§ **Data provided**
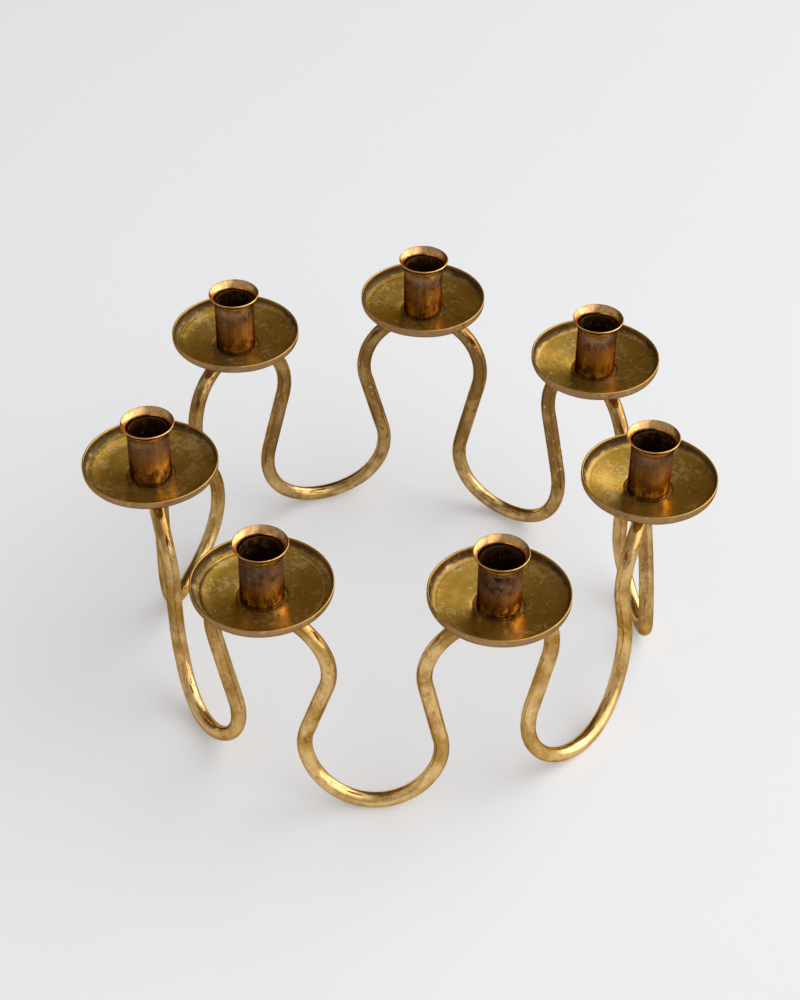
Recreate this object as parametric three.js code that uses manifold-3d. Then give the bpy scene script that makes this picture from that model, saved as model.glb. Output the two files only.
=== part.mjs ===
// A brass candelabra for a ring of candles. Bent rod runs round the ring as a wave: it stands on its
// lower bends, and each crest carries a drip dish and a flared candle cup, held by one hidden screw.
// Millimetres, +Z up, with the origin on the table under the middle of the whole piece.

import * as THREE from 'three';
import { mergeVertices } from 'three/addons/utils/BufferGeometryUtils.js';
import Module from 'manifold-3d';

const wasm = await Module();
wasm.setup();

// Ring
const ARMS = 7;
const RING_RADIUS = 143; // ring axis to the middle of the rod at a crest

// The bending is done by hand, so each crest, and the foot after it, stands a little off its even place:
// it drifts along the ring, anticlockwise positive as seen from above, and reaches outwards, the feet from
// the line of the crests. The dish sits a little off the top of its crest, along the ring.
const CREST_DRIFT = [-4, -2, 9, -2, -1, 3, -3];
const CREST_REACH = [-1, -1.5, 0.5, -1, 3.5, 0.5, 0.5];
const FOOT_DRIFT = [-2, -7, 1, -2, 0, -3, 0];
const FOOT_REACH = [-4, 8, 0, -4, -7, -3, 1];
const DISH_DRIFT = [1, 2, 0, 2, 1, 1, -3];

// Rod, with its bends measured to the middle of the rod
const ROD_DIAMETER = 9;
const CREST_BEND = 38;
const UNDERCUT = 13.5; // how far a lower bend reaches back under the crest beside it
const LEG_LENGTH = 42; // straight rod between a crest and a lower bend
const FOOT_FLAT = 0.4; // filed off the lowest point, where the rod stands
const SEAT_FLAT = 0.6; // filed off the crest, where the dish sits
const JOINT_OFFSET = 16; // the brazed butt joint lies this far before each crest, under the dish
const JOINT_GAP = 0.3;

// Drip dish, spun from sheet
const DISH_RADIUS = 38.4;
const DISH_DEPTH = 11.75; // rim down to the underside of the seat
const DISH_SHEET = 1;
const DISH_CORNER = 3.2; // inside radius between floor and wall
const CORNER_TURN = THREE.MathUtils.degToRad(60); // how far the corner turns up to the wall
const CREASE_RADIUS = 33; // where the floor turns up
const CREASE_DEPTH = 6.25; // rim down to the crease
const SEAT_RADIUS = 13.6; // pressed recess for the foot of the cup
const SEAT_DEPTH = 0.8;
const SEAT_SLOPE = 0.4;
const RIM_ROUND = 0.4;

// Candle cup
const CANDLE_BORE = 22;
const CUP_WALL = 0.9;
const CUP_HEIGHT = 38;
const CUP_FLOOR = 3;
const FOOT_CHAMFER = 0.5;
const LIP_RADIUS = 15.2;
const LIP_TURN = THREE.MathUtils.degToRad(60); // how far the lip turns outwards from upright

// Countersunk screw through the cup and the dish into the crest
const SCREW_DIAMETER = 4;
const SCREW_HEAD = 7.5;
const SCREW_HEAD_DEPTH = 2;
const SCREW_CLEARANCE = 0.3;
const SCREW_GRIP = 5.5; // length of screw inside the rod
const SLOT_WIDTH = 1.2;
const SLOT_DEPTH = 1;

// How finely round forms are drawn
const ROD_SIDES = 10;
const ROD_STEPS = 36;
const DISH_SEGMENTS = 24;
const CUP_SEGMENTS = 18;
const SCREW_SEGMENTS = 10;
const ARC_STEPS = 2;

const halfPitch = Math.PI * RING_RADIUS / ARMS;
const rodRadius = ROD_DIAMETER / 2;
const footLine = rodRadius - FOOT_FLAT;
const bendSum = halfPitch + UNDERCUT;
const crestLine = footLine + bendSum + Math.sqrt(LEG_LENGTH ** 2 + bendSum ** 2 - halfPitch ** 2);
const jointDrop = CREST_BEND - Math.sqrt(CREST_BEND ** 2 - JOINT_OFFSET ** 2);
const seatLevel = Math.fround(crestLine + rodRadius - SEAT_FLAT);
const boreRadius = CANDLE_BORE / 2;
const cupRadius = boreRadius + CUP_WALL;
const screwHole = SCREW_DIAMETER / 2 + SCREW_CLEARANCE;

function brass(name, color, roughness) {
  return new THREE.MeshStandardMaterial({ name, color, roughness, metalness: 1 });
}

const rodBrass = brass('rod_brass', 0xa97c3c, 0.36);
const dishBrass = brass('dish_brass', 0x9c7a30, 0.4);
const cupBrass = brass('cup_brass', 0x8c6238, 0.42);
const screwBrass = brass('screw_brass', 0x8a6f3a, 0.45);

// Direction of an arm's crest, seen from above. The first arm stands at +Y and they count clockwise.
function crestAngle(arm) {
  return Math.PI / 2 - arm * 2 * Math.PI / ARMS + CREST_DRIFT[arm] / RING_RADIUS;
}

// Middle of an arm's dish, cup and screw.
function dishPoint(arm, level) {
  const angle = crestAngle(arm) + DISH_DRIFT[arm] / RING_RADIUS;
  const radius = RING_RADIUS + CREST_REACH[arm];
  return new THREE.Vector3(radius * Math.cos(angle), radius * Math.sin(angle), level);
}

// One pitch of the rod drawn flat, x along the ring from the crest and y up from the table: an arc
// over the crest, a straight leg, an arc round the foot, a leg and an arc towards the next crest.
function flatWave(pitch, footDrift) {
  const footBend = pitch / 2 - CREST_BEND + UNDERCUT;
  const crestCentre = crestLine - CREST_BEND;
  const footCentre = footLine + footBend;
  const footPlace = pitch / 2 - footDrift;
  const drop = footCentre - crestCentre;
  const touch = (across) => Math.atan2(drop, across)
    + Math.acos((CREST_BEND + footBend) / Math.hypot(across, drop));
  const down = touch(footPlace);
  const up = touch(pitch - footPlace);
  const start = Math.PI / 2 + Math.asin(JOINT_OFFSET / CREST_BEND);
  const end = start + JOINT_GAP / CREST_BEND;
  const wave = new THREE.Path();
  wave.absarc(0, crestCentre, CREST_BEND, start, down, true);
  wave.absarc(footPlace, footCentre, footBend, Math.PI + down, 2 * Math.PI - up, false);
  wave.absarc(pitch, crestCentre, CREST_BEND, Math.PI - up, end, true);
  return wave;
}

// The flat wave wrapped round the ring. Its radius changes only between the joints' places beside the two
// crests, so that the lengths of rod line up there.
class RodLine extends THREE.Curve {
  constructor(arm) {
    super();
    const next = (arm + 1) % ARMS;
    this.startAngle = crestAngle(arm);
    this.pitch = (this.startAngle - crestAngle(next) + 2 * Math.PI) % (2 * Math.PI) * RING_RADIUS;
    this.wave = flatWave(this.pitch, FOOT_DRIFT[arm]);
    this.reach = [CREST_REACH[arm], CREST_REACH[next], FOOT_REACH[arm]];
  }

  getPoint(t, target = new THREE.Vector3()) {
    const flat = this.wave.getPointAt(t);
    const onward = THREE.MathUtils.smoothstep(flat.x, JOINT_OFFSET, this.pitch - JOINT_OFFSET);
    const lowness = THREE.MathUtils.smoothstep(crestLine - flat.y, jointDrop, crestLine - footLine);
    const [crest, nextCrest, foot] = this.reach;
    const radius = RING_RADIUS + THREE.MathUtils.lerp(crest, nextCrest, onward) + foot * lowness;
    const angle = this.startAngle - flat.x / RING_RADIUS;
    return target.set(radius * Math.cos(angle), radius * Math.sin(angle), flat.y);
  }

  // The section keeps one face towards the ring's axis, so the rod never twists and its ends line up.
  computeFrenetFrames(segments) {
    const frames = { tangents: [], normals: [], binormals: [] };
    for (let i = 0; i <= segments; i++) {
      const tangent = this.getTangentAt(i / segments);
      const normal = this.getPointAt(i / segments).setZ(0).projectOnPlane(tangent).normalize();
      frames.tangents.push(tangent);
      frames.normals.push(normal);
      frames.binormals.push(new THREE.Vector3().crossVectors(tangent, normal));
    }
    return frames;
  }
}

function toSolid(geometry) {
  const bare = geometry.clone();
  bare.deleteAttribute('normal');
  bare.deleteAttribute('uv');
  const merged = mergeVertices(bare, 1e-4);
  return new wasm.Manifold(new wasm.Mesh({
    numProp: 3,
    vertProperties: new Float32Array(merged.attributes.position.array),
    triVerts: new Uint32Array(merged.index.array),
  }));
}

function toGeometry(solid) {
  const mesh = solid.getMesh();
  const geometry = new THREE.BufferGeometry();
  geometry.setAttribute('position', new THREE.BufferAttribute(mesh.vertProperties, 3));
  geometry.setIndex(new THREE.BufferAttribute(mesh.triVerts, 1));
  geometry.computeVertexNormals();
  return geometry;
}

// A solid of revolution about Z from a closed outline of [radius, height] points.
function revolve(outline, segments) {
  const points = [...outline, outline[0]].map(([radius, height]) => new THREE.Vector2(radius, height));
  return new THREE.LatheGeometry(points, segments).rotateX(Math.PI / 2);
}

// Points of an arc in an outline, from one angle to another in equal steps.
function arc([x, y], radius, from, to, steps) {
  const angles = Array.from({ length: steps + 1 }, (_, i) => from + (to - from) * i / steps);
  return angles.map((angle) => [x + radius * Math.cos(angle), y + radius * Math.sin(angle)]);
}

function regularPolygon(radius, sides) {
  const corners = arc([0, 0], radius, Math.PI / 2, 2.5 * Math.PI, sides).slice(0, sides);
  return new THREE.Shape(corners.map(([x, y]) => new THREE.Vector2(x, y)));
}

// Everything between two levels, wider than the ring.
function slab(low, high) {
  const width = 4 * RING_RADIUS;
  return toSolid(new THREE.BoxGeometry(width, width, high - low).translate(0, 0, (low + high) / 2));
}

// One length of rod: over its own crest, down round the foot and up to the joint under the next dish.
function bentRod(arm) {
  const section = regularPolygon(rodRadius, ROD_SIDES);
  const extrusion = { steps: ROD_STEPS, extrudePath: new RodLine(arm), bevelEnabled: false };
  const bar = new THREE.ExtrudeGeometry(section, extrusion);
  const depth = SCREW_GRIP + SCREW_CLEARANCE;
  const hole = new THREE.CylinderGeometry(screwHole, screwHole, 2 * depth, SCREW_SEGMENTS);
  hole.rotateX(Math.PI / 2).translate(...dishPoint(arm, seatLevel));
  return toGeometry(toSolid(bar)
    .subtract(slab(seatLevel, seatLevel + ROD_DIAMETER))
    .subtract(slab(-ROD_DIAMETER, 0))
    .subtract(toSolid(hole)));
}

// Spun dish: a low cone that falls to a pressed seat in the middle, with an upright wall round it.
function dripDish() {
  const creaseLevel = DISH_DEPTH - CREASE_DEPTH;
  const cornerCentre = [DISH_RADIUS - DISH_SHEET - DISH_CORNER, creaseLevel + DISH_CORNER];
  const seatEdge = SEAT_RADIUS + SEAT_SLOPE;
  return revolve([
    [screwHole, 0],
    [SEAT_RADIUS, 0],
    [seatEdge, SEAT_DEPTH],
    [CREASE_RADIUS, creaseLevel - DISH_SHEET],
    ...arc(cornerCentre, DISH_CORNER + DISH_SHEET, -CORNER_TURN, 0, ARC_STEPS),
    [DISH_RADIUS, DISH_DEPTH - RIM_ROUND],
    [DISH_RADIUS - DISH_SHEET / 2, DISH_DEPTH],
    [DISH_RADIUS - DISH_SHEET, DISH_DEPTH - RIM_ROUND],
    ...arc(cornerCentre, DISH_CORNER, 0, -CORNER_TURN, ARC_STEPS),
    [CREASE_RADIUS, creaseLevel],
    [seatEdge, DISH_SHEET + SEAT_DEPTH],
    [SEAT_RADIUS, DISH_SHEET],
    [screwHole, DISH_SHEET],
  ], DISH_SEGMENTS);
}

// Tube with a floor, its top rolled outwards into a trumpet lip of even wall.
function candleCup() {
  const lipBend = (LIP_RADIUS - cupRadius) / (1 - Math.cos(LIP_TURN));
  const lipCentre = [cupRadius + lipBend, CUP_HEIGHT - (lipBend + CUP_WALL) * Math.sin(LIP_TURN)];
  return revolve([
    [screwHole, 0],
    [cupRadius - FOOT_CHAMFER, 0],
    [cupRadius, FOOT_CHAMFER],
    ...arc(lipCentre, lipBend, Math.PI, Math.PI - LIP_TURN, ARC_STEPS),
    ...arc(lipCentre, lipBend + CUP_WALL, Math.PI - LIP_TURN, Math.PI, ARC_STEPS),
    [boreRadius, CUP_FLOOR],
    [SCREW_HEAD / 2 + SCREW_CLEARANCE, CUP_FLOOR],
    [screwHole, CUP_FLOOR - SCREW_HEAD_DEPTH],
  ], CUP_SEGMENTS);
}

// Slotted countersunk screw, its flat head level with the cup's floor at height zero.
function cupScrew() {
  const length = CUP_FLOOR + DISH_SHEET + SCREW_GRIP;
  const body = revolve([
    [0, -length],
    [SCREW_DIAMETER / 2, -length],
    [SCREW_DIAMETER / 2, -SCREW_HEAD_DEPTH],
    [SCREW_HEAD / 2, 0],
    [0, 0],
  ], SCREW_SEGMENTS);
  const slot = new THREE.BoxGeometry(SCREW_HEAD * 2, SLOT_WIDTH, SLOT_DEPTH * 2);
  return toGeometry(toSolid(body).subtract(toSolid(slot)));
}

function place(name, geometry, material, position = new THREE.Vector3()) {
  const mesh = new THREE.Mesh(geometry, material);
  mesh.name = name;
  mesh.position.copy(position);
  return mesh;
}

const candelabra = new THREE.Group();
for (let arm = 0; arm < ARMS; arm++) {
  const number = arm + 1;
  const cupLevel = seatLevel + DISH_SHEET;
  const screwLevel = cupLevel + CUP_FLOOR;
  candelabra.add(
    place(`bent_rod_${number}`, bentRod(arm), rodBrass),
    place(`drip_dish_${number}`, dripDish(), dishBrass, dishPoint(arm, seatLevel)),
    place(`candle_cup_${number}`, candleCup(), cupBrass, dishPoint(arm, cupLevel)),
    place(`cup_screw_${number}`, cupScrew(), screwBrass, dishPoint(arm, screwLevel)),
  );
}

// An odd number of arms isn't balanced about the ring's axis, so the middle of the box is found here.
const middle = new THREE.Box3().setFromObject(candelabra).getCenter(new THREE.Vector3());
candelabra.position.set(-middle.x, -middle.y, 0);

export default candelabra;
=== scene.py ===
"""An aged brass candelabra, finished and lit for its picture.

A ring of bent rod stands on its lower bends, and each of its crests carries a spun drip dish, a turned
candle cup and the slotted screw that holds them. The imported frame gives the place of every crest; the
classes below lay a smooth, finished surface over each piece there. Lengths are in metres, +Z is up.
"""

import logging
import math
from collections.abc import Sequence
from dataclasses import dataclass, field
from enum import Enum

import bpy
import numpy as np
from mathutils import Matrix, Vector


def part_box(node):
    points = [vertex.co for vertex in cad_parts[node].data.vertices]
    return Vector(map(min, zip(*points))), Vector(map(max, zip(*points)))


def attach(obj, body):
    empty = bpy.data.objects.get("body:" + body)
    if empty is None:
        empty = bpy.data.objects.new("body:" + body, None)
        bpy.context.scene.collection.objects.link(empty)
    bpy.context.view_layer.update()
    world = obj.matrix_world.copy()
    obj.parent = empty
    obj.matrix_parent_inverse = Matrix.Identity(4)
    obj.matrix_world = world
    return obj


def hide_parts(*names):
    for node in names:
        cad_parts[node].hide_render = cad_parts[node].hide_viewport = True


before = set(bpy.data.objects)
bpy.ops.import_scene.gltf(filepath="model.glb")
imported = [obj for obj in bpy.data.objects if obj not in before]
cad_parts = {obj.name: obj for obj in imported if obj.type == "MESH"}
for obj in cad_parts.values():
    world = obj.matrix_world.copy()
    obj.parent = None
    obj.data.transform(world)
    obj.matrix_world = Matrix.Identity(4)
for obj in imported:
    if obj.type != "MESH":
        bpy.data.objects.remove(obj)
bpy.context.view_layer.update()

log = logging.getLogger("candelabra")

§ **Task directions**
Retype verbatim the lines that run from the line containing "is found here." to the line containing "for its picture.", both inclusive, and no others.

§ **Solution for this exercise**
// An odd number of arms isn't balanced about the ring's axis, so the middle of the box is found here.
const middle = new THREE.Box3().setFromObject(candelabra).getCenter(new THREE.Vector3());
candelabra.position.set(-middle.x, -middle.y, 0);

export default candelabra;
=== scene.py ===
"""An aged brass candelabra, finished and lit for its picture.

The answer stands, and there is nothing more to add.